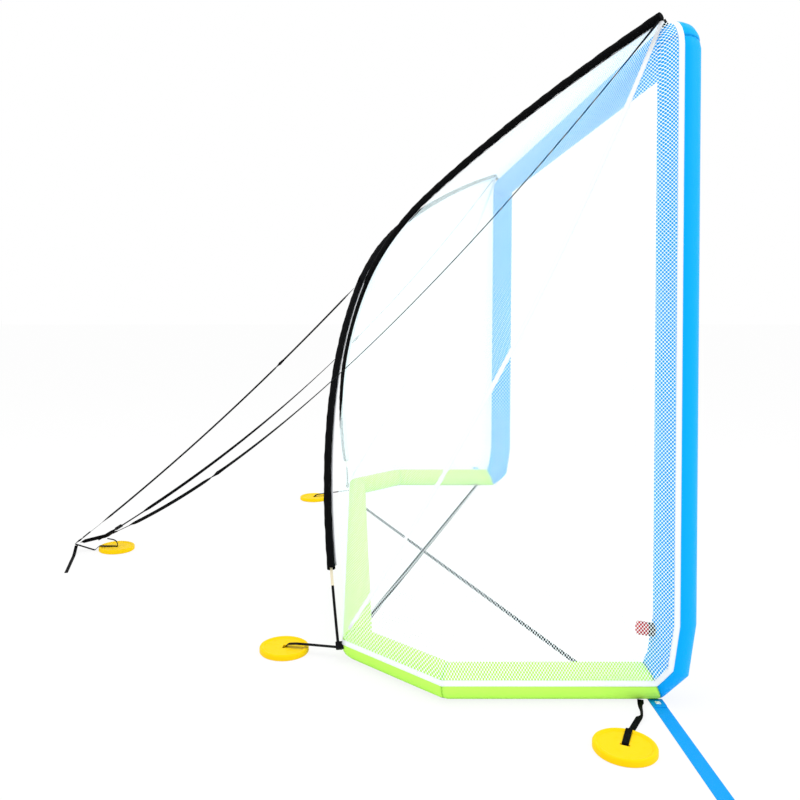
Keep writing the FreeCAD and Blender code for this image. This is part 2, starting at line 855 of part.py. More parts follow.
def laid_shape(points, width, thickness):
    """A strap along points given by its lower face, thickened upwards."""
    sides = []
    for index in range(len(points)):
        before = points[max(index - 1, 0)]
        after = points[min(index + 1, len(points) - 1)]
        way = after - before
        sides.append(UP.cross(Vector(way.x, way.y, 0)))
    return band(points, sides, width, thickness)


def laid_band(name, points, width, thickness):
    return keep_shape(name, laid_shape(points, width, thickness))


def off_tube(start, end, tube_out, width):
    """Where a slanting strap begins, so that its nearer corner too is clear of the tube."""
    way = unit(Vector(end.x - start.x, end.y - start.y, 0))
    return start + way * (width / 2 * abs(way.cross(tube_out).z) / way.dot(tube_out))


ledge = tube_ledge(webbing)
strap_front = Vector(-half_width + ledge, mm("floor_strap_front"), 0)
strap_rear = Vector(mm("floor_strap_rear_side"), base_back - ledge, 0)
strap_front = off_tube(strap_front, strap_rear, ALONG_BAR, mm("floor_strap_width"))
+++
| Task directions |
Write the data from above out again, exactly.

| Solved exercise |
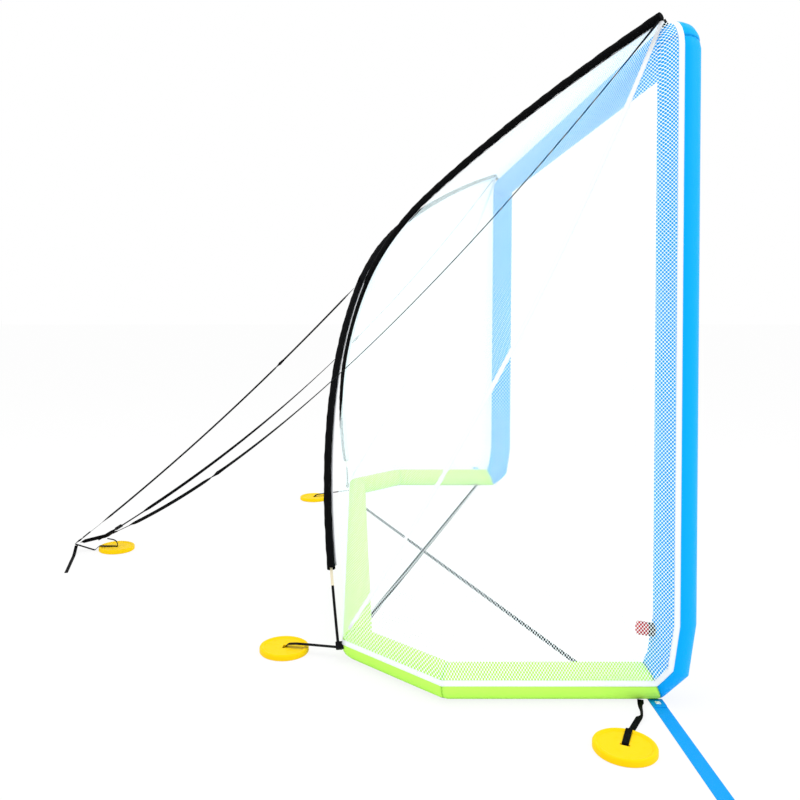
Keep writing the FreeCAD and Blender code for this image. This is part 2, starting at line 855 of part.py. More parts follow.
def laid_shape(points, width, thickness):
    """A strap along points given by its lower face, thickened upwards."""
    sides = []
    for index in range(len(points)):
        before = points[max(index - 1, 0)]
        after = points[min(index + 1, len(points) - 1)]
        way = after - before
        sides.append(UP.cross(Vector(way.x, way.y, 0)))
    return band(points, sides, width, thickness)


def laid_band(name, points, width, thickness):
    return keep_shape(name, laid_shape(points, width, thickness))


def off_tube(start, end, tube_out, width):
    """Where a slanting strap begins, so that its nearer corner too is clear of the tube."""
    way = unit(Vector(end.x - start.x, end.y - start.y, 0))
    return start + way * (width / 2 * abs(way.cross(tube_out).z) / way.dot(tube_out))


ledge = tube_ledge(webbing)
strap_front = Vector(-half_width + ledge, mm("floor_strap_front"), 0)
strap_rear = Vector(mm("floor_strap_rear_side"), base_back - ledge, 0)
strap_front = off_tube(strap_front, strap_rear, ALONG_BAR, mm("floor_strap_width"))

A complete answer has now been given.